Entries with parts and joints
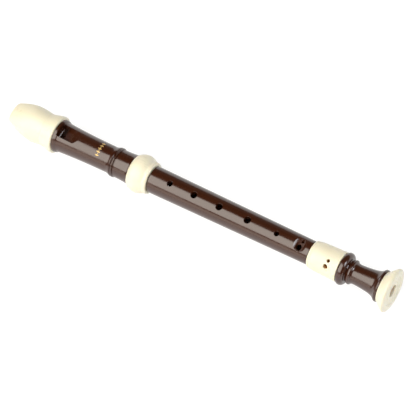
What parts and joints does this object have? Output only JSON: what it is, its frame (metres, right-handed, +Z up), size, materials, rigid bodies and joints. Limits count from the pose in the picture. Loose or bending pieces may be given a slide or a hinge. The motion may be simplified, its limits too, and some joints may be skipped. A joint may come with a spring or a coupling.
{
  "type": "soprano recorder",
  "caption": "Three-joint school recorder: dark brown plastic tubes with an ivory beak, socket ring, foot sleeve and bell; head and foot pull off and turn on their tenons.",
  "frame": {"origin": "under the middle of the recorder's length, at the height of its lowest side as it lies on a table", "axes": "+X along the bore axis from the beak to the bell, +Z up, the way the finger holes of the middle joint look, +Y to the side of the small hole of each double hole"},
  "size_m": [0.328, 0.0334, 0.0335],
  "materials": {
    "ivory_head": "ivory moulded ABS with a soft gloss",
    "ivory_ring": "ivory moulded ABS with a soft gloss",
    "ivory_foot": "ivory moulded ABS with a soft gloss",
    "brown_head": "dark brown moulded ABS, polished",
    "brown_middle": "dark brown moulded ABS, polished",
    "brown_foot": "dark brown moulded ABS, polished"
  },
  "bodies": {
    "middle_joint": {"middle_tube": "brown_middle"},
    "head_ring": {"head_socket_ring": "ivory_ring"},
    "head_joint": {"head_barrel": "brown_head", "beak_cap": "ivory_head", "windway_block": "brown_head"},
    "bell_ring": {"foot_bell_ring": "ivory_foot"},
    "foot_joint": {"foot_sleeve": "ivory_foot", "foot_stem": "brown_foot"}
  },
  "joints": [
    {"name": "head_pull", "type": "slide", "parent": "middle_joint", "child": "head_ring", "axis": [-1, 0, 0], "range_m": [0, 0.04]},
    {"name": "head_turn", "type": "hinge", "parent": "head_ring", "child": "head_joint", "pos_m": [0, 0, 0.01675], "axis": [1, 0, 0], "continuous": true},
    {"name": "foot_pull", "type": "slide", "parent": "middle_joint", "child": "bell_ring", "axis": [1, 0, 0], "range_m": [0, 0.03]},
    {"name": "foot_turn", "type": "hinge", "parent": "bell_ring", "child": "foot_joint", "pos_m": [0, 0, 0.01675], "axis": [1, 0, 0], "continuous": true}
  ]
}
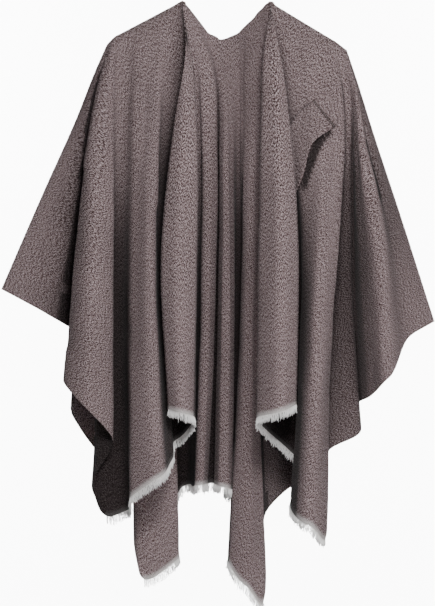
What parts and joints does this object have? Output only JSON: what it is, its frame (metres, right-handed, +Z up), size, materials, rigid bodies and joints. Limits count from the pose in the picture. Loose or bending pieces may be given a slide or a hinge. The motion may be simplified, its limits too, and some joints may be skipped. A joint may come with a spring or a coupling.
{
  "type": "poncho",
  "caption": "Open-front blanket poncho hung from its shoulders, with turned-back front edges, a pull-through loop and fringed hems.",
  "frame": {"origin": "middle of the neck opening at the height of the shoulder line, where the cloth is held up", "axes": "+Z up, +X across the shoulders towards the side with the loop, -Y towards the front opening"},
  "size_m": [0.71, 0.2852, 0.9962],
  "materials": {
    "woven_cloth": "matte, brushed twill",
    "fringe_yarn": "matte, fuzzy"
  },
  "bodies": {
    "root": {"front_left": "woven_cloth", "front_right": "woven_cloth", "back": "woven_cloth", "pull_through_loop": "woven_cloth", "fringe_front_left": "fringe_yarn", "fringe_front_right": "fringe_yarn", "fringe_back": "fringe_yarn"}
  },
  "joints": []
}
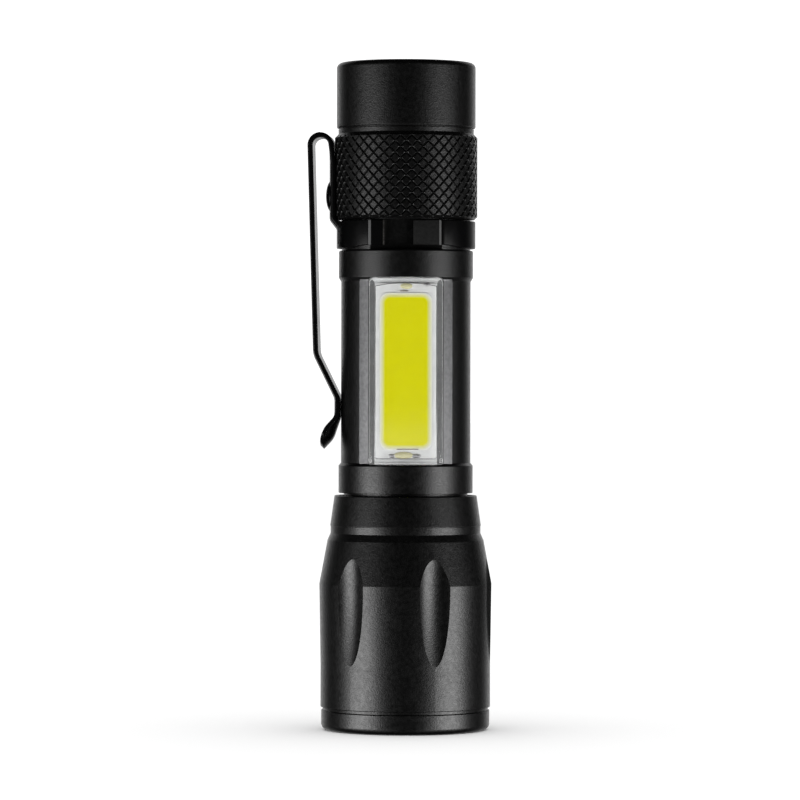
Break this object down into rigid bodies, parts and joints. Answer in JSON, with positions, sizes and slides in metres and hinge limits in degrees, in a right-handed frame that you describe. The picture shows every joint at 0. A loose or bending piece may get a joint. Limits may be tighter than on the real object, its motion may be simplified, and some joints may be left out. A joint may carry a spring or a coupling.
{
  "type": "tactical flashlight",
  "caption": "Black aluminium pocket torch with sliding zoom head, side light panel, spring pocket clip, knurled screw-on tail cap and tail push button.",
  "frame": {"origin": "centre of the bezel's front face, on the torch's axis", "axes": "+Z along the axis from the bezel to the tail cap; -Y through the side light panel; the pocket clip is on the -X side"},
  "size_m": [0.0257, 0.024, 0.093],
  "materials": {
    "anodised_aluminium": "black anodised, fine bead-blasted satin",
    "black_steel": "gloss black",
    "lens_glass": "clear polished acrylic",
    "black_rubber": "matt",
    "spring_steel": "bright drawn wire",
    "brass": "turned",
    "white_board": "white solder mask",
    "white_ceramic": "ceramic",
    "led_silicone": "clear silicone over phosphor",
    "white_plastic": "moulded",
    "wire_insulation": "silicone-covered wire",
    "green_board": "green solder mask",
    "chip_black": "moulded epoxy",
    "nickel_steel": "nickel plated",
    "phosphor": "yellow silicone phosphor",
    "solder": "solder",
    "clear_plastic": "clear moulded cover",
    "cell_wrap": "shrink wrap",
    "brown_board": "phenolic board"
  },
  "bodies": {
    "tube": {"body_tube": "anodised_aluminium", "clip_band": "black_steel", "zoom_oring": "black_rubber", "zoom_stop_ring": "spring_steel", "led_pill": "brass", "led_star_board": "white_board", "led_emitter": "white_ceramic", "led_dome": "led_silicone", "led_insulator": "white_plastic", "led_wires": "wire_insulation", "driver_board": "green_board", "driver_chips": "chip_black", "charge_port_shell": "nickel_steel", "charge_port_tongue": "chip_black", "contact_spring": "brass", "cob_board": "white_board", "cob_phosphor": "phosphor", "cob_solder": "solder", "cob_cover": "clear_plastic", "cob_wires": "wire_insulation", "cell_can": "nickel_steel", "cell_sleeve": "cell_wrap", "cell_cap": "nickel_steel", "cell_insulator": "white_plastic", "tailcap_oring": "black_rubber"},
    "zoom_head": {"head_shell": "anodised_aluminium", "bezel_ring": "anodised_aluminium", "lens": "lens_glass", "lens_gasket": "black_rubber"},
    "clip_spring": {"clip_arm": "black_steel"},
    "cap_carriage": {"tail_spring": "spring_steel"},
    "tail_cap": {"tailcap": "anodised_aluminium", "switch_retaining_ring": "brass", "switch_board": "brown_board", "switch_housing": "chip_black", "switch_spring": "spring_steel"},
    "tail_button": {"switch_boot": "black_rubber", "switch_plunger": "white_plastic"}
  },
  "joints": [
    {"name": "head_zoom", "type": "slide", "parent": "tube", "child": "zoom_head", "axis": [0, 0, -1], "range_m": [0, 0.01]},
    {"name": "clip_flex", "type": "hinge", "parent": "tube", "child": "clip_spring", "pos_m": [-0.01184, 0.00062, 0.08328], "axis": [0.0523, 0.9986, 0], "range_deg": [0, 6], "stiffness_Nm_per_rad": 1.2},
    {"name": "cap_lift", "type": "slide", "parent": "tube", "child": "cap_carriage", "axis": [0, 0, 1], "range_m": [0, 0.00721]},
    {"name": "cap_turn", "type": "hinge", "parent": "cap_carriage", "child": "tail_cap", "pos_m": [0, 0, 0], "axis": [0, 0, 1], "range_deg": [0, 3240]},
    {"name": "button_press", "type": "slide", "parent": "tail_cap", "child": "tail_button", "axis": [0, 0, -1], "range_m": [0, 0.0012], "stiffness_N_per_m": 2500, "deforming": ["switch_spring"]}
  ],
  "couplings": [
    {"joint": "cap_lift", "follows": "cap_turn", "m_per_rad": 0.00012732}
  ]
}
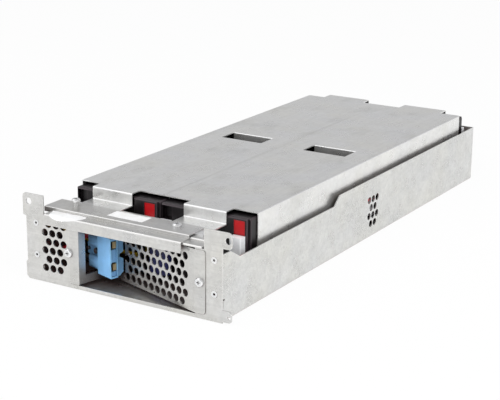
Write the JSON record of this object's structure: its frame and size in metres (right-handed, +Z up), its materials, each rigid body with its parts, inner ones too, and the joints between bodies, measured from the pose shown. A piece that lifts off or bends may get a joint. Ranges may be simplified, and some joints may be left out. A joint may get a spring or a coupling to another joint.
{
  "type": "ups battery cartridge",
  "caption": "Low rack battery cartridge: sealed batteries in a folded perforated steel tray with a bolted cover, an eared front frame and a slanted two-pole connector.",
  "frame": {"origin": "bottom centre of the overall bounding box, on the tray's underside", "axes": "+X across the front from left to right as seen from the front, +Y back along the tray, +Z up"},
  "size_m": [0.215, 0.5176, 0.0784],
  "materials": {
    "zinc_sheet": "galvanised, satin",
    "plated_fastener": "zinc plated",
    "connector_blue": "moulded, satin",
    "contact_brass": "plated",
    "battery_black": "moulded, slightly textured",
    "mark_red": "moulded",
    "sleeve_clear": "milky, soft",
    "lead_red": "wire insulation",
    "lead_black": "wire insulation",
    "lead_yellow": "wire insulation",
    "fuse_blue": "moulded, satin",
    "label_white": "blank paper label"
  },
  "bodies": {
    "root": {"battery_cover": "zinc_sheet", "battery_front_inner_left": "battery_black", "battery_front_inner_right": "battery_black", "battery_front_left": "battery_black", "battery_front_right": "battery_black", "battery_rear_inner_left": "battery_black", "battery_rear_inner_right": "battery_black", "battery_rear_left": "battery_black", "battery_rear_right": "battery_black", "bracket_screws": "plated_fastener", "connector_bracket": "zinc_sheet", "connector_contacts": "contact_brass", "connector_housing": "connector_blue", "connector_screws": "plated_fastener", "frame_rivets": "plated_fastener", "front_frame": "zinc_sheet", "fuse_holder": "fuse_blue", "lead_column_link": "lead_black", "lead_connector_minus": "lead_black", "lead_connector_plus": "lead_red", "lead_front_left": "lead_yellow", "lead_front_right": "lead_yellow", "lead_fuse": "lead_black", "lead_middle_left": "lead_yellow", "lead_middle_right": "lead_yellow", "lead_rear_left": "lead_red", "lead_rear_right": "lead_red", "positive_marks": "mark_red", "terminal_sleeves": "sleeve_clear", "terminal_tabs": "contact_brass", "top_plate": "zinc_sheet", "top_plate_screws": "plated_fastener", "tray": "zinc_sheet"}
  },
  "joints": []
}
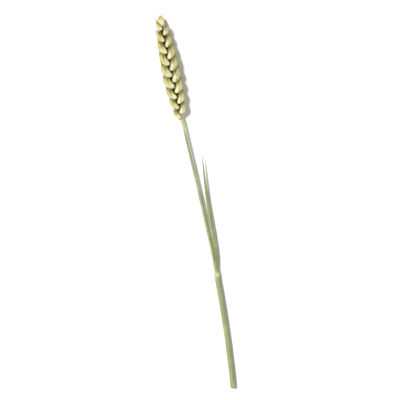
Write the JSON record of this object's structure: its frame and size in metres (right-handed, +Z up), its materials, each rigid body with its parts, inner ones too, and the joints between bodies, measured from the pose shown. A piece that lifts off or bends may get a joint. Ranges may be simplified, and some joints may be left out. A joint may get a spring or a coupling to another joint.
{
  "type": "wheat ear",
  "caption": "Dried ear of wheat with short awn tips on its own cut stalk, with the flag leaf's sheath and folded blade, lying on its side.",
  "frame": {"origin": "middle of the bottom of the box, on the surface that the ear lies on", "axes": "+Y along the stalk from its cut end to the ear's tip, +Z up from the surface, +X to the side that the leaf's blade leans to"},
  "size_m": [0.018, 0.2852, 0.0095],
  "materials": {
    "husk": "dry straw-gold husks, satin, finely ribbed",
    "stem": "dry sage-green straw, satin, finely grooved",
    "leaf": "dry sage-green leaf, matt, ribbed along its length"
  },
  "bodies": {
    "root": {"ear": "husk", "straw": "stem", "flag_leaf": "leaf"}
  },
  "joints": []
}
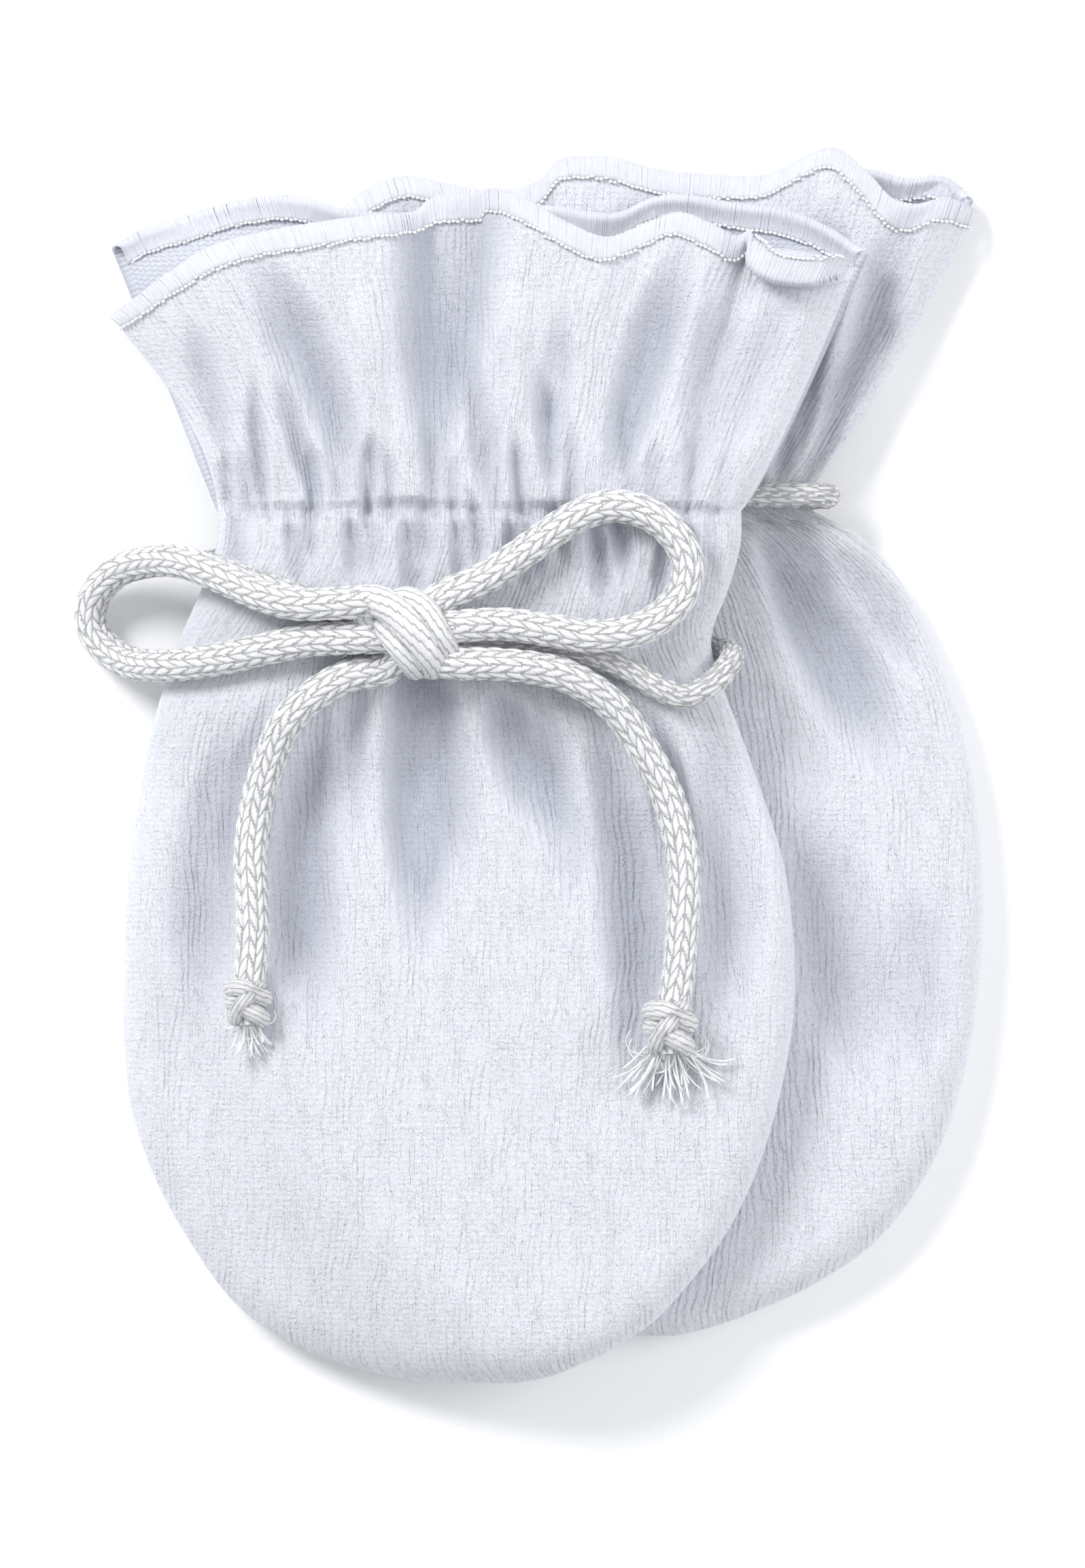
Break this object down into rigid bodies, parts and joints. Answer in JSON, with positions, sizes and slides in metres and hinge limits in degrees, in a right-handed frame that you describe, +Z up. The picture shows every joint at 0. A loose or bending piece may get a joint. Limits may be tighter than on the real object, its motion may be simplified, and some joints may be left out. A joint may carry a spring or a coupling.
{
  "type": "pair of baby mittens",
  "caption": "Thumbless velour baby mittens with ruffle cuffs, laid flat one on the other, with cords tied in a bow round the wrists.",
  "frame": {"origin": "centre of the cloth's footprint, on the surface that the mittens lie on", "axes": "+Y from the fingertips to the ruffle cuffs, +X to the right seen from above, +Z up out of the surface"},
  "size_m": [0.1, 0.1354, 0.0243],
  "materials": {
    "velour": "soft knitted velour, matt with a faint sheen",
    "yarn": "knitted tubular cotton cord, slightly lustrous"
  },
  "bodies": {
    "root": {"far_mitten_back": "velour", "far_mitten_front": "velour", "near_mitten_back": "velour", "near_mitten_front": "velour", "near_bow_knot": "yarn", "near_cord_ring": "yarn", "near_loop_left": "yarn", "near_loop_right": "yarn", "near_tail_left": "yarn", "near_end_knot_left": "yarn", "near_tail_right": "yarn", "near_end_knot_right": "yarn", "far_knot": "yarn", "far_cord_ring": "yarn"}
  },
  "joints": []
}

### WHAT YOU WILL DO
Return the lines beginning at the one that contains "you describe, +Z" and continuing through the last line of the data, exactly as they stand and without any others.

### SOLUTION
Break this object down into rigid bodies, parts and joints. Answer in JSON, with positions, sizes and slides in metres and hinge limits in degrees, in a right-handed frame that you describe, +Z up. The picture shows every joint at 0. A loose or bending piece may get a joint. Limits may be tighter than on the real object, its motion may be simplified, and some joints may be left out. A joint may carry a spring or a coupling.
{
  "type": "pair of baby mittens",
  "caption": "Thumbless velour baby mittens with ruffle cuffs, laid flat one on the other, with cords tied in a bow round the wrists.",
  "frame": {"origin": "centre of the cloth's footprint, on the surface that the mittens lie on", "axes": "+Y from the fingertips to the ruffle cuffs, +X to the right seen from above, +Z up out of the surface"},
  "size_m": [0.1, 0.1354, 0.0243],
  "materials": {
    "velour": "soft knitted velour, matt with a faint sheen",
    "yarn": "knitted tubular cotton cord, slightly lustrous"
  },
  "bodies": {
    "root": {"far_mitten_back": "velour", "far_mitten_front": "velour", "near_mitten_back": "velour", "near_mitten_front": "velour", "near_bow_knot": "yarn", "near_cord_ring": "yarn", "near_loop_left": "yarn", "near_loop_right": "yarn", "near_tail_left": "yarn", "near_end_knot_left": "yarn", "near_tail_right": "yarn", "near_end_knot_right": "yarn", "far_knot": "yarn", "far_cord_ring": "yarn"}
  },
  "joints": []
}